The demonstration under these limited conditions that the truth of a disputed document could be made to prevail opened the way for the most recent developments. Enlarged photographs were admitted in evidence and followed by the permission to use diagrams, charts, and blackboards in court. In consequence, comparison of writings and the giving of detailed reasons for opinion have been permitted on direct examination in both criminal and civil cases. In the most recent practice, a witness has been permitted to give a connected presentation of grounds of belief without unnecessary interruptions and trivial objections by opposing counsel.
With these new precedents and practices, a practically new profession has arisen, devoted to the scientific investigation of documents and the photographic illustration and proof of such cases in court. It is a profession that draws freely on the applied sciences for its demonstrations of fact, particularly chemistry, physics, microscopy, photography, and criminal psychology. It is one in which a logical and defensible reason for every opinion or belief advanced is of fundamental importance.
In the writer’s work, the application of broad scientific training to the solution of the many problems of disputed ink, handwriting, typewriting, and paper is the natural evolution of studies originally pursued in connection with the application of chemistry to the detection of crime, including poisons, blood and other stains, hair, threads, etc. Even here precedent is of interest. The courts of Europe have long known the 'Gerichtschemiker,' and one has but to refer to the classic works of Gross, Bertillon, Dennstedt, Schoepfl, and Jesserich, of the European writers, and Osborn of our own country and hour, to obtain a clear perspective of the passing of empiricism in the examination of writing and writing materials.
It is true that there are still cases in which it is impossible to prove with sufficient force what are undoubtedly the facts, but in very many cases involving disputed documents, the old despair has passed away.

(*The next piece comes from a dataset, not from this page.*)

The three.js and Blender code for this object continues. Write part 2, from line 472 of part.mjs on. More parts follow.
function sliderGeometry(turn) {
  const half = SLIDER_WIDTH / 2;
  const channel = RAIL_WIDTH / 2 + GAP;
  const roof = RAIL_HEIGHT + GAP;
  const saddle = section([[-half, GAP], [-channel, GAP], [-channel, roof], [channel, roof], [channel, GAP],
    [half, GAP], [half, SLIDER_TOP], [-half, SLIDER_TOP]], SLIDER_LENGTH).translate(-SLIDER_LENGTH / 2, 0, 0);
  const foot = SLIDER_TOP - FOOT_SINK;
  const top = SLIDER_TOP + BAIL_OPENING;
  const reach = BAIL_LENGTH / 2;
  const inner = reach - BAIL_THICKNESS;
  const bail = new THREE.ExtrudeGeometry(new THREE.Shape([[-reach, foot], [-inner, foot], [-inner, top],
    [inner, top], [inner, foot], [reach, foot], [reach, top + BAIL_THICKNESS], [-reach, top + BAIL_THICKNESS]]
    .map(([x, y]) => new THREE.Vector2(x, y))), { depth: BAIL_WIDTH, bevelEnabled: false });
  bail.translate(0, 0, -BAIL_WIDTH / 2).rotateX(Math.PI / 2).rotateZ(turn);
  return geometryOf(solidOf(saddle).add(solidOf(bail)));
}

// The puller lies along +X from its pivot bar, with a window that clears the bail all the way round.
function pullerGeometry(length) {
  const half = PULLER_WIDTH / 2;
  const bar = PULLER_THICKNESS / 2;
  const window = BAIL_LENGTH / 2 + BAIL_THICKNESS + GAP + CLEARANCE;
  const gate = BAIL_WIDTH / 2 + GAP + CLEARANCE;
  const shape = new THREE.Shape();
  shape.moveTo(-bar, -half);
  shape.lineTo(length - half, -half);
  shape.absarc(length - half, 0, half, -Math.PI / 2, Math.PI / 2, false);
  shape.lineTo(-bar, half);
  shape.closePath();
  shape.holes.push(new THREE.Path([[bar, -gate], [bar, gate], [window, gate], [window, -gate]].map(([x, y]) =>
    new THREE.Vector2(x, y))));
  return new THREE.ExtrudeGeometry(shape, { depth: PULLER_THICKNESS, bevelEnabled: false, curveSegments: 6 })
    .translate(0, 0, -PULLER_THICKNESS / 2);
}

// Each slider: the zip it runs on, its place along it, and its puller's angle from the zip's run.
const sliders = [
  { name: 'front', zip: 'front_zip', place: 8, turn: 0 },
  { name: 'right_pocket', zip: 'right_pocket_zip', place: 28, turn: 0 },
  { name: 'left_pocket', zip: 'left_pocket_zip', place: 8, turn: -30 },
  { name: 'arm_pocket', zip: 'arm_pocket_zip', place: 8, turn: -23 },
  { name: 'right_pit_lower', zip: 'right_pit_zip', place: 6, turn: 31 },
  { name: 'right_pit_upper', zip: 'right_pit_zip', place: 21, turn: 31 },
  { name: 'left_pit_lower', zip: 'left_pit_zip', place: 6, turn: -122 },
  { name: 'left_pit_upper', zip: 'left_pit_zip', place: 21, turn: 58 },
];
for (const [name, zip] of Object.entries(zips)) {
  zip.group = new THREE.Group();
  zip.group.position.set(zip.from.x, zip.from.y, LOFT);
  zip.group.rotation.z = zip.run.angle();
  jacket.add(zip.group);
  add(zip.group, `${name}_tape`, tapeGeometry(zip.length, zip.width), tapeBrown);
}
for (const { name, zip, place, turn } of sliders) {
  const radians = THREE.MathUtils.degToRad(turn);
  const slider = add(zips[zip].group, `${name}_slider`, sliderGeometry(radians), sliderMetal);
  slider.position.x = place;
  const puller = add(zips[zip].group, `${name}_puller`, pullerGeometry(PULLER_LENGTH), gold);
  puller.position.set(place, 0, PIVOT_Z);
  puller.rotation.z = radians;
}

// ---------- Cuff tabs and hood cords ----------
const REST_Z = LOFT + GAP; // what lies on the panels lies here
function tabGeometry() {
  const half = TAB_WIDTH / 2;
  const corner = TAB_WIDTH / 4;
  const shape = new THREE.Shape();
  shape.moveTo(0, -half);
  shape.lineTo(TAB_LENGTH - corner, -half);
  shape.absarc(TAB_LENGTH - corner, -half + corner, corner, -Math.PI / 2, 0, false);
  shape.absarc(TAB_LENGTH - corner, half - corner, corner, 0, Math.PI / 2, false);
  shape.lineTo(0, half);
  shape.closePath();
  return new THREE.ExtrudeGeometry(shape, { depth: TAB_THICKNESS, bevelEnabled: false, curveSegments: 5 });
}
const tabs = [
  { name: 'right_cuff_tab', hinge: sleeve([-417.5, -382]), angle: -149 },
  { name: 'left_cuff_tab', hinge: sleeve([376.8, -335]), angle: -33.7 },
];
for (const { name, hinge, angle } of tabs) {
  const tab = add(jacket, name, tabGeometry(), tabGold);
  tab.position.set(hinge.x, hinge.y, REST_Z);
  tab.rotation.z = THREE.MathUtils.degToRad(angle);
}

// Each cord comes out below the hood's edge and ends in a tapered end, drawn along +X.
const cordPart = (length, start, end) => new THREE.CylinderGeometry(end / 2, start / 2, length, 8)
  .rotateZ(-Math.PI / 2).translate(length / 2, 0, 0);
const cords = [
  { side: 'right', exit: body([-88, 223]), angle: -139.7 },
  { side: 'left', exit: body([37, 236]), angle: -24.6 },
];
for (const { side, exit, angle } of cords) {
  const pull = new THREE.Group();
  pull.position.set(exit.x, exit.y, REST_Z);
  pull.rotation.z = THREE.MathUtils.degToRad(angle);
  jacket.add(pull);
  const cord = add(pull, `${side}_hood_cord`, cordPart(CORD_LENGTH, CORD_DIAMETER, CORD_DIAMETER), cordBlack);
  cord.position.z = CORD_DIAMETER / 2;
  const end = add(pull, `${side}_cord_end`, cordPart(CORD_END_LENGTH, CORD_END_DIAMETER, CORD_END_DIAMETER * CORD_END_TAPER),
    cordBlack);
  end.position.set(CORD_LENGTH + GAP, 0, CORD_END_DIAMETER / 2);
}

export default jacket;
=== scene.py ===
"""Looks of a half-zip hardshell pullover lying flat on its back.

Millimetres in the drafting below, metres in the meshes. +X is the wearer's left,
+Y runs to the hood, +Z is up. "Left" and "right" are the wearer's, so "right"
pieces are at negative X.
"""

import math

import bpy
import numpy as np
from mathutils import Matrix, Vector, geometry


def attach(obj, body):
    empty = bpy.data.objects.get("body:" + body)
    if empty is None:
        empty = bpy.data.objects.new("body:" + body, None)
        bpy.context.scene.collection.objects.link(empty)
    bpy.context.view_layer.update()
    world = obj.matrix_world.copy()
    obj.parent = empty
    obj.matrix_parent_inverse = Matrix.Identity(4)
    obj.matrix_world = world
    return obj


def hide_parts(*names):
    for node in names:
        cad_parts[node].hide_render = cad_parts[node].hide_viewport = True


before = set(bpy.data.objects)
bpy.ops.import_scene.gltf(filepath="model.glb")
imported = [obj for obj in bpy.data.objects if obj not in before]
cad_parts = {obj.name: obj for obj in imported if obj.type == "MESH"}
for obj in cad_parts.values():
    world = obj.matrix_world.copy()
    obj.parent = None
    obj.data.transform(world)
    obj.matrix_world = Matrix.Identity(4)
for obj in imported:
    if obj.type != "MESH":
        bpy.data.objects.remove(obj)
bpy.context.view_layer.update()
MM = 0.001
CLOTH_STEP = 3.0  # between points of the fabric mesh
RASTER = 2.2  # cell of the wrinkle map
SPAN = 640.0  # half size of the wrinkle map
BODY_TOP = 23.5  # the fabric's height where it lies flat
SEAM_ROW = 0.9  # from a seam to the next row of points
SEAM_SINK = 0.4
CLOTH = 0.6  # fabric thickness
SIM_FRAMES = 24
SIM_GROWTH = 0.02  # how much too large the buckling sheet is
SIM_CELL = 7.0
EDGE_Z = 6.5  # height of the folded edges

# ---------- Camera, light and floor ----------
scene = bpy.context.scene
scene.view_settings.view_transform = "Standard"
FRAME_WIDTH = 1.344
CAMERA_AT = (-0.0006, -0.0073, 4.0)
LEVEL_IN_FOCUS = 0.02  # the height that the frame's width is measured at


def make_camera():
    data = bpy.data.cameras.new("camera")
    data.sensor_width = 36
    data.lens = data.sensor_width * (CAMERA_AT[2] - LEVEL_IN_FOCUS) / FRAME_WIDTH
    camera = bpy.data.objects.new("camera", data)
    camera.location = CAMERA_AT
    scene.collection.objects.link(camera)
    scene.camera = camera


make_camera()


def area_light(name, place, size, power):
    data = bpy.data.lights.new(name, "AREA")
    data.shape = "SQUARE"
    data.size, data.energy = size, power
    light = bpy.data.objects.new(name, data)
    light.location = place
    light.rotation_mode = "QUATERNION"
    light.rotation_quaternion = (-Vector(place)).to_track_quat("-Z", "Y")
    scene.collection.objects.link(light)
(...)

There are still abuses to be corrected, and unfortunately, there may continue to be frauds and charlatans among the specialists who testify on these technical subjects, and buyers who may exploit them and keep them in business. But there need be no despair about it. With the enlightened procedure now almost universal, thorough preparation by the attorney on the right side, and the use of the information on the subject now available, the ignorant and vicious pretenders as well as the record of corrupt or ignorant witnesses can usually be exposed. This cannot be done, however, when it is assumed, as was usual a few years ago, that any 'conflict' of such testimony of any kind discredits the good as well as the bad.
With such prejudice prevailing, it is easy to understand how a 'conflict' will always be brought about by the attorney against the fact, in order that the argument may be made that none of the testimony on the subject should be considered. 'Conflicts' of this kind are still secured and may accomplish their evil purpose if prejudice prevails and it is assumed that all testimony of the kind is of equal value and force. This is just what those against the facts want the courts, public, and press to assume. Too often, a portion of the press snatches at and magnifies the news value of such incidents, and thus intentionally may help promote injustice.
The unthinking often say: 'Of what use is such testimony when witnesses always disagree,' not knowing that the 'conflict' is brought about, not to prove the point, but solely for the purpose of appealing to this common but erroneous notion on the subject. The periodical press, in numerous technical articles on the subject, reprinted here, shows a decidedly changing point of view and a correct understanding of the facts.
The modern court, conducted under enlightened rules, asks that testimony be carefully weighed and that all prejudice be eliminated, and promptly accepts every proper help that will throw light on the inquiry. Objections to accepted scientific aids are promptly overruled and argument on the subject is hardly tolerated. Not often now, than once in fifty times or less, are photographs, microscopes, and charts excluded. In some jurisdictions, such exclusion, like the exclusion of reasons for the opinion given, is actual reversible error.
The presentation of the facts along scientific lines takes the questions out of the field of opinion testimony and makes of them simply the observation and interpretation of physical facts that are within the view and understanding of anyone of average intelligence. The interests of justice are always promoted when means are provided that even in the slightest degree assist in discovery and showing the facts in a court of law, and the path of the forger is made increasingly hard.
CLEVER FORGERY PLAN
The Iowa Bankers' Association describes in its bulletin a very successful plan being used to forge against banks that are so careless as to pay checks presented by unidentified strangers. A gang made a clean sweep of Minneapolis and St. Paul, and is apparently moving south and west toward the Pacific Coast or Southern states. 'Signatures are secured from letters stolen from private or apartment mailboxes and duplicated so perfectly that the true depositor cannot distinguish the forgery. The forgers present their checks in an easy, offhand manner calculated to allay suspicion, so successfully that checks were paid in amounts from $100 to $500, and one check was raised from $5 to $500. The telephone was also used to find out the depositor's credit, the question being whether a check for a certain amount was good. Between ten and fifteen checks were paid within three days in the two cities.